What are you reading?

A weekly look over the shoulders of our scholar-reviewers

三月 11, 2010

Gary Day, principal lecturer in English, De Montfort University, is reading Paul Davies' The Goldilocks Enigma (Penguin, 2006). "My science education was badly disrupted when our chemistry teacher blew himself up. Not surprising, since his subject was biology. They didn't replace him, so we didn't get physics either. Davies has saved me from being a complete ignoramus. This is an elegant and delightful guide to the big questions about the Universe, its origins, composition and ultimate end. It should be quite a show. Shame we won't be around to see it."

Alan Gilmore is resident superintendent of the University of Canterbury's Mt John Observatory, Lake Tekapo, New Zealand. He is reading Gerald Hensley's Beyond the Battlefield: New Zealand and its Allies 1939-1945 (Viking, 2009). "Seven per cent of New Zealand's population fought in the Second World War, while the country supplied food to Britain and also to US forces in the Pacific. The international political leverage gained, and the internal politics of balancing guns and butter (and meat), are well told."

Dennis Hayes is professor of education, University of Derby. "I'm reading two excellent books that together give a complete account of the Salman Rushdie affair: my friend Kenan Malik's From Fatwa to Jihad (Atlantic Books, 2009) and my friend and colleague Paul Weller's A Mirror for Our Times (Continuum, 2009). Weller sees the affair as reinforcing the need for religious tolerance within a 'multicultural' society; Malik sees it as a political tragedy, particularly for the failure on all sides to defend free speech as the cornerstone of all progressive human values."

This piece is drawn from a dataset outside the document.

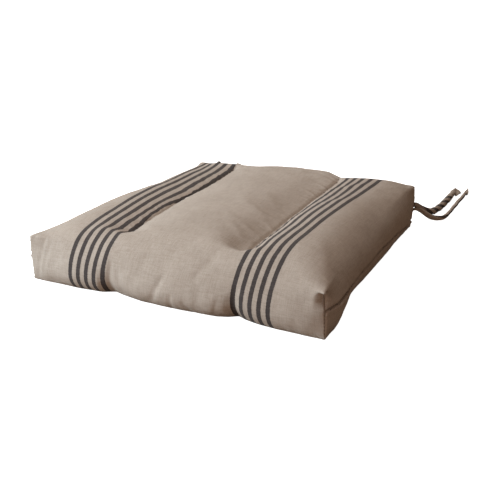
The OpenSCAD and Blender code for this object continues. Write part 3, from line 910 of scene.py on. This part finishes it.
for name, r in (("left", ROW_L), ("right", ROW_R)):
    rows_, ys = [], np.linspace(-156, 186, 86)
    for yy in ys:
        a, b = drop(r, yy)[0], drop(r, yy, False)[0]
        lo_z, hi_z = b.z + 1.2, a.z - 1.2
        t = np.linspace(0, 1, 9)
        wave = 0.8 * np.sin(np.pi * t) * math.sin(yy / 11.0)
        rows_.append(np.stack([r + wave, np.full(9, yy), lo_z + (hi_z - lo_z) * t], 1))
    grid_ = np.array(rows_)
    face_a, face_b = grid_ - [0.4, 0, 0], grid_ + [0.4, 0, 0]
    k, m = grid_.shape[:2]
    ids = np.arange(k * m).reshape(k, m)
    f = []
    for i in range(k - 1):
        for j in range(m - 1):
            f.append([ids[i, j], ids[i, j + 1], ids[i + 1, j + 1], ids[i + 1, j]])
            f.append([k * m + ids[i, j], k * m + ids[i + 1, j], k * m + ids[i + 1, j + 1], k * m + ids[i, j + 1]])
    rim = [(0, j) for j in range(m)] + [(i, m - 1) for i in range(1, k)] + [(k - 1, j) for j in range(m - 2, -1, -1)] + [(i, 0) for i in range(k - 2, 0, -1)]
    for q in range(len(rim)):
        a, b = ids[rim[q]], ids[rim[(q + 1) % len(rim)]]
        f.append([b, a, k * m + a, k * m + b])
    sheet_ = mesh_object("divider_sheet_" + name, np.vstack([face_a.reshape(-1, 3), face_b.reshape(-1, 3)]) / 1000.0, f, None, MAT_DIVIDER)
    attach(sheet_, "pad")
    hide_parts("divider_" + name)


# ---------------------------------------------------------------- sewing
def stitches(name, nodes, course, long=4.6, pitch=7.4, radius=0.42, sink=0.15, seed=1, material=None, body="pad", start=2.0):
    """Separate thread stitches along a course of (point, normal) pairs, each with its ends going into the cloth."""
    p = np.array([c[0] for c in course], float)
    n = np.array([c[1] for c in course], float)
    s = np.concatenate([[0], np.cumsum(np.linalg.norm(np.diff(p, axis=0), axis=1))])
    rng = np.random.RandomState(seed)
    pts, faces = [], []
    at = start
    while at + long < s[-1] + 0.05:
        u = np.linspace(0, 1, 7)
        q = at + u * long
        c = np.stack([np.interp(q, s, p[:, i]) for i in range(3)], 1)
        m = np.stack([np.interp(q, s, n[:, i]) for i in range(3)], 1)
        m /= np.linalg.norm(m, axis=1, keepdims=True)
        t = np.gradient(c, axis=0)
        t /= np.linalg.norm(t, axis=1, keepdims=True)
        side_ = np.cross(m, t)
        c = c + m * (radius - sink - 1.5 * (2 * u - 1) ** 6)[:, None] + side_ * rng.uniform(-0.18, 0.18)
        ph = np.arange(6) * np.pi / 3
        rad = radius * (1 - 0.35 * (2 * u - 1) ** 4)
        ring_ = c[:, None, :] + rad[:, None, None] * (np.cos(ph)[None, :, None] * side_[:, None, :] + np.sin(ph)[None, :, None] * m[:, None, :])
        base = len(pts)
        pts += ring_.reshape(-1, 3).tolist()
        for i in range(6):
            for j in range(6):
                faces.append([base + i * 6 + j, base + i * 6 + (j + 1) % 6, base + (i + 1) * 6 + (j + 1) % 6, base + (i + 1) * 6 + j][::-1])
        faces.append([base + j for j in range(6)])
        faces.append([base + 36 + j for j in range(6)][::-1])
        at += pitch * rng.uniform(0.92, 1.08)
    o = mesh_object(name, np.array(pts) / 1000.0, faces, None, material or MAT_THREAD)
    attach(o, body)
    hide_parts(*nodes)
    return o


FN = normals_of(FINE, FQ)
for name, r in (("left", ROW_L), ("right", ROW_R)):
    for where, up in (("top", True), ("under", False)):
        course = []
        for yy in np.linspace(-158, 188, 240):
            hit, nn = drop(r, yy, up)
            course.append((tuple(hit), (0, 0, 1.0 if up else -1.0)))
        stitches("row_thread_%s_%s" % (where, name), ["row_stitches_%s_%s" % (where, name)], course, seed=3 if up else 4)


def seam_course(ids, skip=4):
    """The seam's own points on the finished cover, nearest to the coarse seam points."""
    course = []
    for i in ids[skip:-skip]:
        hit = TREE.find_nearest(Vector(COARSE[i].tolist()))
        course.append((tuple(hit[0]), tuple(hit[1])))
    return course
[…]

Omar Malik, associate fellow, Nottingham University Business School, is reading Atul Gawande's The Checklist Manifesto (Profile Books, 2010). "The NHS is at least 50 years behind aviation in its safety management. It accidentally kills an estimated 3,500 of its patients - the equivalent of ten jumbo jets full of people - annually, and has 1 million non-fatal incidents. The same accidents recur repeatedly. It needs more than the checklists advocated by the surgeon-author of this excellent book. It needs a totally new safety regime. The NHS must make safety as important to our recalcitrant medical professions as to their patients. Next book, please, Dr Gawande."

Flora Samuel, professor and head of the School of Architecture, University of Sheffield, is reading John McGahern's Memoir (Faber and Faber, 2006). "All McGahern's novels are a play on his real story; this book is his account of growing up in Ireland in the middle of the last century. He slows me down to notice and remember the smell of night air, the glug of whiskey, fresh leaves in the hedgerow, all with underlying strains of decomposition. This is what I love about his work."